今日はどじょう絡みの話題から

 仙台市で開かれた政府の意見聴取会で、出席した東北電力の幹部社員が原発を推進する意見を述べたところ、会場が騒然となり、「やらせではないか」と紛糾したそうである。

 事態を受けて政府は電力会社や関連会社の社員による意見表明を認めない方針を決めてしまった。野田佳彦首相は「疑念をもたれることはあってはならない」と述べたそうである。

 このニュースを見ていて、おかしい、と思った。なぜ電力会社の関係者という理由だけで意見表明が制限されなければならないのだろう。

質疑応答では、政府が電力業界に意見聴取会での意見表明自粛を求めたことに、電源開発(Jパワー)社員が「私たちは国民ではないのかと非常にショックだった」と発言した。

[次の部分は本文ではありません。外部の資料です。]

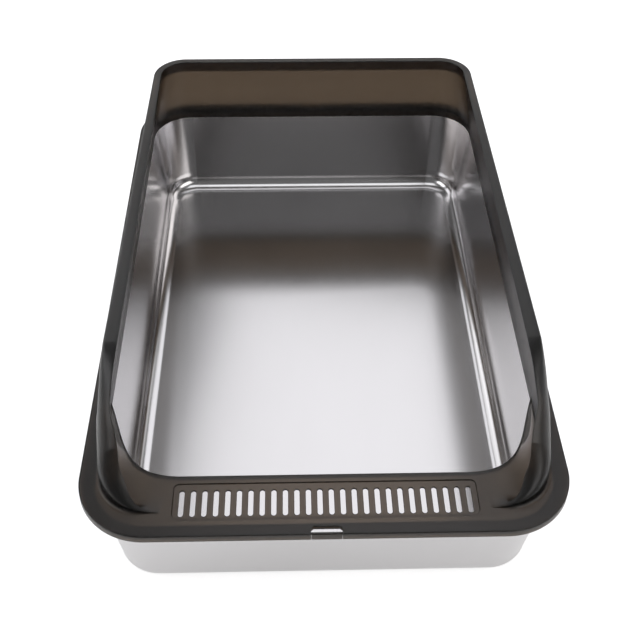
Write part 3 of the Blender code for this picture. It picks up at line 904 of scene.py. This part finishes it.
def make_floor():
    """Pale floor that is white to the camera, through glass and in gloss, and keeps the shadow."""
    bm = bmesh.new()
    bmesh.ops.create_grid(bm, x_segments=1, y_segments=1, size=FLOOR_SIZE)
    floor = add_object("studio_floor", mesh_from("studio_floor", bm))
    material, nodes, links, shader = new_material(
        "pale_floor", {"Base Color": (*FLOOR_COLOUR, 1), "Roughness": FLOOR_ROUGHNESS})
    path = nodes.new("ShaderNodeLightPath")
    glow = nodes.new("ShaderNodeEmission")
    seen = largest(nodes, links, [path.outputs["Is Camera Ray"],
                                  path.outputs["Is Transmission Ray"],
                                  path.outputs["Is Glossy Ray"]])
    share = combined(nodes, links, "MULTIPLY",
                     mapped(nodes, links, seen, UNIT_SPAN, (0, FLOOR_GLOW)),
                     mapped(nodes, links, path.outputs["Is Glossy Ray"], UNIT_SPAN,
                            (1, GLOSS_SHARE)))
    links.new(share, glow.inputs["Strength"])
    blend = nodes.new("ShaderNodeAddShader")
    links.new(shader.outputs["BSDF"], blend.inputs[0])
    links.new(glow.outputs["Emission"], blend.inputs[1])
    links.new(blend.outputs["Shader"], nodes["Material Output"].inputs["Surface"])
    floor.data.materials.append(material)


def make_world():
    """White backdrop, and above it a dimmer studio that only polished surfaces show."""
    world = bpy.data.worlds.new("studio")
    bpy.context.scene.world = world
    world.use_nodes = True
    nodes = world.node_tree.nodes
    links = world.node_tree.links
    background = nodes["Background"]
    path = nodes.new("ShaderNodeLightPath")
    place = nodes.new("ShaderNodeTexCoord")
    parts = nodes.new("ShaderNodeSeparateXYZ")
    links.new(place.outputs["Generated"], parts.inputs["Vector"])
    dome = nodes.new("ShaderNodeMapRange")
    dome.interpolation_type = "SMOOTHSTEP"
    dome.inputs["From Min"].default_value = BACKDROP_TOP[0]
    dome.inputs["From Max"].default_value = BACKDROP_TOP[1]
    dome.inputs["To Min"].default_value = 1.0
    dome.inputs["To Max"].default_value = DOME_LEVEL
    tilt = nodes.new("ShaderNodeMath")
    tilt.operation = "MULTIPLY_ADD"
    tilt.inputs[1].default_value = -BACKDROP_TILT
    links.new(parts.outputs["Y"], tilt.inputs[0])
    links.new(parts.outputs["Z"], tilt.inputs[2])
    links.new(tilt.outputs["Value"], dome.inputs["Value"])
    by_gloss = nodes.new("ShaderNodeMix")
    by_gloss.inputs["A"].default_value = FILL_LEVEL
    links.new(largest(nodes, links, [path.outputs["Is Glossy Ray"],
                                     path.outputs["Is Transmission Ray"]]),
              by_gloss.inputs["Factor"])
    links.new(dome.outputs["Result"], by_gloss.inputs["B"])
    by_sight = nodes.new("ShaderNodeMix")
    by_sight.inputs["B"].default_value = 1.0
    links.new(path.outputs["Is Camera Ray"], by_sight.inputs["Factor"])
    links.new(by_gloss.outputs["Result"], by_sight.inputs["A"])
    links.new(by_sight.outputs["Result"], background.inputs["Strength"])
    background.inputs["Color"].default_value = (1, 1, 1, 1)


def make_softbox(name, turn, rise, size, level, colour):
    """Area lamp of a given brightness that faces the box."""
    turn, rise = radians(turn), radians(rise)
    way = Vector((sin(turn) * cos(rise), cos(turn) * cos(rise), sin(rise)))
    place = way * SOFTBOX_DISTANCE
    data = bpy.data.lights.new(name, "AREA")
    data.shape = "RECTANGLE"
    data.size, data.size_y = size
    data.energy = level * pi * size[0] * size[1]
    data.color = colour
    lamp = bpy.data.objects.new(name, data)
    bpy.context.scene.collection.objects.link(lamp)
    lamp.location = place
    lamp.rotation_euler = (-place).to_track_quat("-Z", "Y").to_euler()


def make_camera():
    data = bpy.data.cameras.new("camera")
    data.sensor_width = SENSOR
    data.lens = FOCAL_PIXELS / IMAGE_SIZE * SENSOR
    data.shift_x = (IMAGE_SIZE / 2 - CENTRE_PIXEL) / IMAGE_SIZE
    camera = bpy.data.objects.new("camera", data)
    bpy.context.scene.collection.objects.link(camera)
    forward = Vector((sin(CAMERA_YAW) * cos(CAMERA_PITCH), cos(CAMERA_YAW) * cos(CAMERA_PITCH),
                      -sin(CAMERA_PITCH)))
    level = Vector((cos(CAMERA_YAW), -sin(CAMERA_YAW), 0))
    upright = level.cross(forward)
    right = cos(CAMERA_ROLL) * level + sin(CAMERA_ROLL) * upright
    up = -sin(CAMERA_ROLL) * level + cos(CAMERA_ROLL) * upright
    matrix = Matrix((right, up, -forward)).transposed().to_4x4()
    camera.matrix_world = Matrix.Translation(CAMERA_PLACE) @ matrix
    bpy.context.scene.camera = camera


def build():
    bpy.context.scene.view_settings.view_transform = "Standard"
    steel = steel_material()
    plastic = plastic_material()
    rubber = rubber_material()
    make_pan(steel)
    make_feet(rubber)
    make_enclosure(plastic)
    make_catches(plastic)
    make_floor()
    make_world()
    for softbox in SOFTBOXES:
        make_softbox(*softbox)
    make_camera()


build()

すでに別館でも述べましたが、この問題を考える際のポイントの一つは意見聴取会の趣旨をどう考えるか、です。意見発表のルートを別にもつ個人や団体の意見ではなく、そうしたルートをもたない市民に意見公表の場を与えるのが目的なのであれば、電力会社社員を排除することには合理性がありますし、また同じ理由で例えば原子力資料情報室の関係者にもご遠慮願う、ということでかまわないでしょう。この点について政府の事前の説明は必ずしも明確なものだったとは言えないところがありますが、「この選択肢について国民の皆様より御意見を直接いただく」*1という表現が、専門家や利害関係者の参加を積極的に想定しているとはちょっと思えません。
まあ首相が気にしているのが「疑念をもたれること」だとするなら、意見聴取会の茶番性を浮き彫りにするためには電力会社社員にばんばん発言させるべきだった、という見方もあるでしょうが。
さて、「私たちは国民ではないのかと非常にショックだった」という発言に同情の涙を流している方もおられるようです。しかし「国民の皆様より」に類する呼びかけによってあらかじめ排除されるという経験を繰り返し強いられている人々もまた、この社会の一員である、ということも忘れずにいたいものです。脱原発派の中でも「国民運動」を標榜する声がでかいというのが実態ですから、なおさらです。